Of all the subtexts in “Camus”--and there are many--the most affecting is the log of the writer’s journey. Camus writes eloquently of his literary travails: “There is in me an anarchy and frightful disorder. Creating makes me die a thousand deaths, because it means making order, and my entire being rebels against order. But without it I would die, scattered to the winds.” Self-confident and debonair in public, he is excruciatingly self-doubting in private. “I always choose tasks that are beyond my powers,” he wrote on completing “The Rebel.” And, embarking on “The First Man”: “I’ve written only a third of my complete works, and I’m really only starting them with this book.”

Eager for companionship, a veritable Don Juan, Camus became solitary and ascetic in quest of his work. The pleasure-seeking and asceticism were but two faces of his enduring sense of destitution, Todd concludes. Inexorably, the reader becomes intimate with the contradictory Camus. It is a tribute to the biographer that Camus’ decline in the late ‘50s is very affecting. While wearying of his angst, one feels desperate on his behalf, claustrophobic with the knowledge of his ultimate fate. It is both predictable and tragic that on the eve of his death, Camus was again renewed, with a new lover, an epic novel in progress, a new house in the country and his own repertorial theater in the works.

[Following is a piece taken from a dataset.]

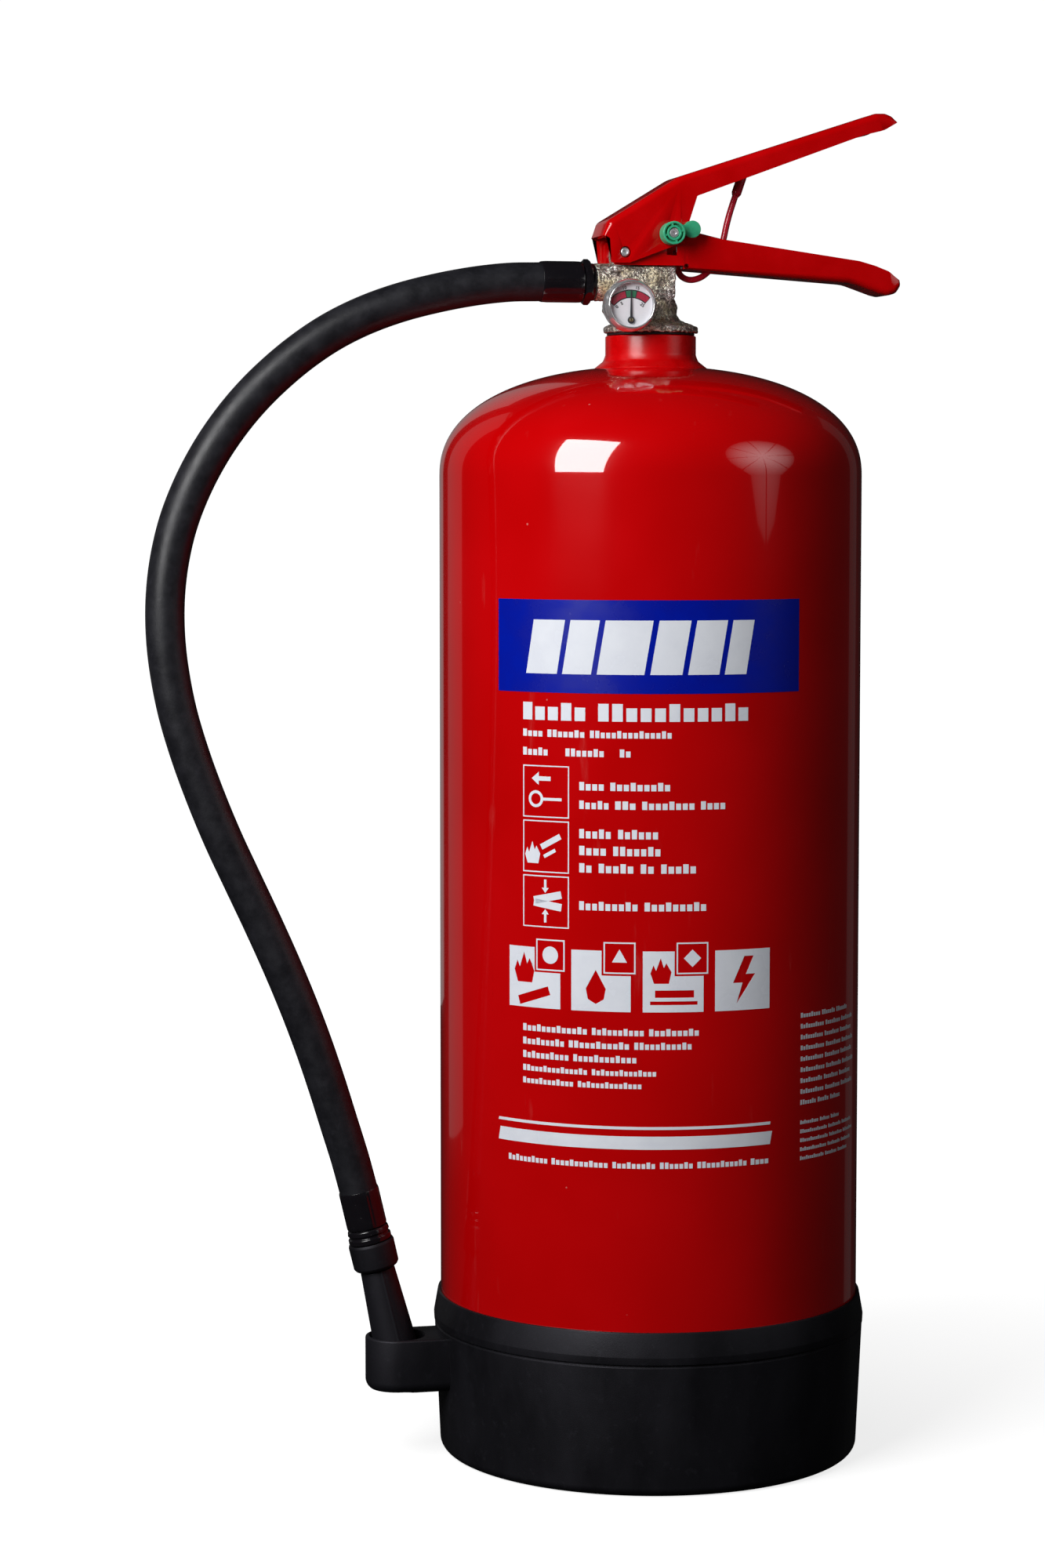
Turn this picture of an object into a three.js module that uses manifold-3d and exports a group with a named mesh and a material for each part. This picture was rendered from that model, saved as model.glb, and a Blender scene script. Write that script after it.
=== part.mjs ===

Perhaps the ultimate reward of “Camus” is a new understanding of Camus’ work that, despite his allegations to the contrary, was deeply informed by his life. Under Todd’s scrutiny, “The Stranger” and “The Myth of Sisyphus” reveal Camus’ efforts to put his life together; “The Plague,” the pain of his exile from Algeria during the war; and the plaintive monologue “The Fall,” his guilt over his infidelity to his wife and his suffering from Sartre’s attacks on his character. Even the fascinating but always cryptic journals, perceptively annotated, make new sense after reading Todd’s work. Camus, it becomes clear, was a man in search of happiness and, with all the roles his public demanded of him, philosopher, moralist, politician, guru, he was also only a writer.